### WHAT YOU HAVE TO DO
Count every line that holds the string "with", then give that number alone.

### PROVIDED MATERIAL

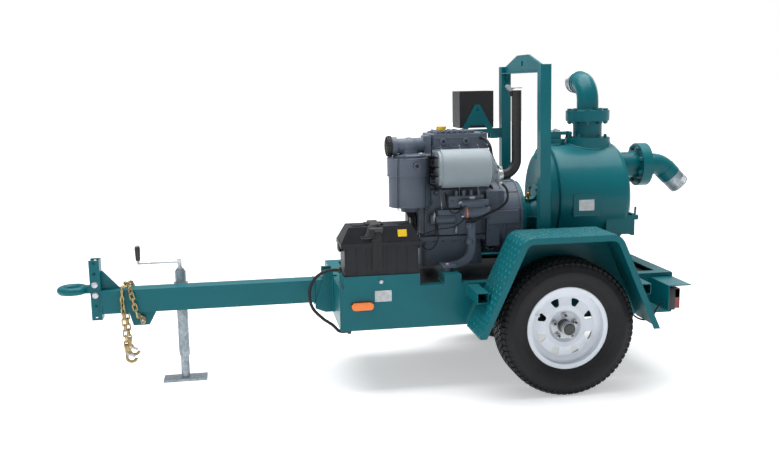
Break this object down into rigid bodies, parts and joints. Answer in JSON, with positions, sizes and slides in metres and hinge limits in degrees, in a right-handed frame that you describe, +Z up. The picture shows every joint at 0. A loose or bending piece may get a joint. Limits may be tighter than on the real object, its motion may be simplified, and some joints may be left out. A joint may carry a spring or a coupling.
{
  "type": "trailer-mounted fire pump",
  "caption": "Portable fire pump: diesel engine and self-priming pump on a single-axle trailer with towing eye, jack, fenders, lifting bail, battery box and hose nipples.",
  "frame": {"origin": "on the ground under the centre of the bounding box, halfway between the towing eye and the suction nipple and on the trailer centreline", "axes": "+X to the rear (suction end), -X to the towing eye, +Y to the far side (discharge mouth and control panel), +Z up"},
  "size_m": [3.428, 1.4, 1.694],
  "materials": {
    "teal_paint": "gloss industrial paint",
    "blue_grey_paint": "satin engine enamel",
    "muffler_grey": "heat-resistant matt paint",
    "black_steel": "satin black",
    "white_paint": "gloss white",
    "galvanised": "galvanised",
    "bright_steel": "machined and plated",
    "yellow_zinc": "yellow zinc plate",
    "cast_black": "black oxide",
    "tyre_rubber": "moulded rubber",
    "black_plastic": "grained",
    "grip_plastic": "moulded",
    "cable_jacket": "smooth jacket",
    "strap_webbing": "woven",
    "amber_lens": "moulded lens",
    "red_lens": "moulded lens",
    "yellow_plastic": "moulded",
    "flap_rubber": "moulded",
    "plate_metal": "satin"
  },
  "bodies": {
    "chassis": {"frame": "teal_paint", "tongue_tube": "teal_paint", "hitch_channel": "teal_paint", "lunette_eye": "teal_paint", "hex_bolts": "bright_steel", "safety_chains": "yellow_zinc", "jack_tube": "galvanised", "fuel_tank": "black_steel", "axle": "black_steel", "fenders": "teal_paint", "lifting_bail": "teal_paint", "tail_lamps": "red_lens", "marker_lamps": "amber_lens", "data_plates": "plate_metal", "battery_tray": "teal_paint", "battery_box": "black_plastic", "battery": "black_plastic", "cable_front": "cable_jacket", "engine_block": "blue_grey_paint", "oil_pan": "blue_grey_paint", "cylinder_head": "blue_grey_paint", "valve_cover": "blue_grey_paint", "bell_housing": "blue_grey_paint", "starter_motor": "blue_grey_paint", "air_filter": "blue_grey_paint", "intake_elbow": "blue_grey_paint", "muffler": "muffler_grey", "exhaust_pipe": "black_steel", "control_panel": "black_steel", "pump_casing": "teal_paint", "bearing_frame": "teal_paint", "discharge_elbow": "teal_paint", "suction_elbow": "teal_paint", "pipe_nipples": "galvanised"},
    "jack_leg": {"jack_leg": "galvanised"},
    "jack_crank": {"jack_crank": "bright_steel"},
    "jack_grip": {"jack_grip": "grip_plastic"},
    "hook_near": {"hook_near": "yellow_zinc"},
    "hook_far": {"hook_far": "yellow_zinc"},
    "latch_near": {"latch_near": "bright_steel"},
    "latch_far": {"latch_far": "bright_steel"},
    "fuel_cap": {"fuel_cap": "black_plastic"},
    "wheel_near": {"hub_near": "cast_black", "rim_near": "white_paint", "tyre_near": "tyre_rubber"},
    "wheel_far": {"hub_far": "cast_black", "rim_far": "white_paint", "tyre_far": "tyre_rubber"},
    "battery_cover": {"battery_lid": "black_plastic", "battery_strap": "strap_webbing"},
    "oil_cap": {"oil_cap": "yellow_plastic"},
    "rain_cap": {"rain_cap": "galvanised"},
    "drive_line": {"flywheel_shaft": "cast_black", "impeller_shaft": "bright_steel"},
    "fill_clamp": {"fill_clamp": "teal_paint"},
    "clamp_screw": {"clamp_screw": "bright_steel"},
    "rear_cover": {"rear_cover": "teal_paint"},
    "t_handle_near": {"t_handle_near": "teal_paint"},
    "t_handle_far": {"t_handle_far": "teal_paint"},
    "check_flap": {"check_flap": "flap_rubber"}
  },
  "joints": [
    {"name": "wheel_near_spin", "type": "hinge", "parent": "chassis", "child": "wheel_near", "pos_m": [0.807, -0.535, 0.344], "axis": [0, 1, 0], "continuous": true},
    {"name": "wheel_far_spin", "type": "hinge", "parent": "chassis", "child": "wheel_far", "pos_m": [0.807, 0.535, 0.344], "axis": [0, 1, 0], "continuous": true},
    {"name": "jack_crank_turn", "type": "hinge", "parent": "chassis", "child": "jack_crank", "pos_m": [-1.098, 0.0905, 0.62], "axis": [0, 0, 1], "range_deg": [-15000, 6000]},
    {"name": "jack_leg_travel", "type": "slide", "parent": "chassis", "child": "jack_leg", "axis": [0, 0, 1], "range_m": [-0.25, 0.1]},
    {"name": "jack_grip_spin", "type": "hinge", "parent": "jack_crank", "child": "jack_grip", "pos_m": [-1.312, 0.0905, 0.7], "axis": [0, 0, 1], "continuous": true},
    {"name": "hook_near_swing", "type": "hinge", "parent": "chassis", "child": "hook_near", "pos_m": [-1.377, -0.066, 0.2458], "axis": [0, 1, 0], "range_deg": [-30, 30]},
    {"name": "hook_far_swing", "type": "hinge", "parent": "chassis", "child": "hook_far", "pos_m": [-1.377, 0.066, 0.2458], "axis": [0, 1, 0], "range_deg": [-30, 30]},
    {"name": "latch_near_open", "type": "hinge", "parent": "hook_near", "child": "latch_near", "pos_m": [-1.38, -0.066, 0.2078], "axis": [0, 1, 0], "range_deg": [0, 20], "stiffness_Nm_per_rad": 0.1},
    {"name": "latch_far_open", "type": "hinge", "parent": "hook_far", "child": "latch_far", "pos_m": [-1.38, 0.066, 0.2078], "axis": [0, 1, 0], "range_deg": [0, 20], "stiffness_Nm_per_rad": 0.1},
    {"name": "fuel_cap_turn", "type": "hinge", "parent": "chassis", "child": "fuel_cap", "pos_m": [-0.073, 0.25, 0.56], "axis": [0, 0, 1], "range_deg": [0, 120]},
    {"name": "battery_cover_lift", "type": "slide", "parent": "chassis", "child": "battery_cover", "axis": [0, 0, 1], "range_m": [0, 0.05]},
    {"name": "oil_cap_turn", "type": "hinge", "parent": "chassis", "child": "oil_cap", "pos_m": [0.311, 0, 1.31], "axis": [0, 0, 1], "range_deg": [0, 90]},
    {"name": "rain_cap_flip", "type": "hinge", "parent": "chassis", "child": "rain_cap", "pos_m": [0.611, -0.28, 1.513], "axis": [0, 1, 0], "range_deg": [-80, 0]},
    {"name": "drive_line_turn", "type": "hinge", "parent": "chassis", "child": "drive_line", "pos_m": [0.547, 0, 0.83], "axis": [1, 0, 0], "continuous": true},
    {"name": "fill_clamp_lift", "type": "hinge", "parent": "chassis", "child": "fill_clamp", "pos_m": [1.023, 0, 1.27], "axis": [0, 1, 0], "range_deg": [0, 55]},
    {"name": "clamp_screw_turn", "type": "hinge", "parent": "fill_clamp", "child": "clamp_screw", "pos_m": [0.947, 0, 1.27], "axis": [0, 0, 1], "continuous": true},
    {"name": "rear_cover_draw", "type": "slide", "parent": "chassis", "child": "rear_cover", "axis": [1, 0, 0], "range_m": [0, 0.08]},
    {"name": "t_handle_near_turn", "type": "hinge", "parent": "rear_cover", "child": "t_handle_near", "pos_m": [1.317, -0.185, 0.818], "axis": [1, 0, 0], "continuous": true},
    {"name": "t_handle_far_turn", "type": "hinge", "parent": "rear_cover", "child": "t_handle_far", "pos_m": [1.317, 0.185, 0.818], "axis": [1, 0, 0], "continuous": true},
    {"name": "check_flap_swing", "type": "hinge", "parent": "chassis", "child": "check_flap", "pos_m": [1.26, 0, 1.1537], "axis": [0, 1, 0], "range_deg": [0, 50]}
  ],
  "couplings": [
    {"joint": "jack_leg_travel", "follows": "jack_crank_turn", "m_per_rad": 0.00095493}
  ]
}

### REPLY TO THE TASK
2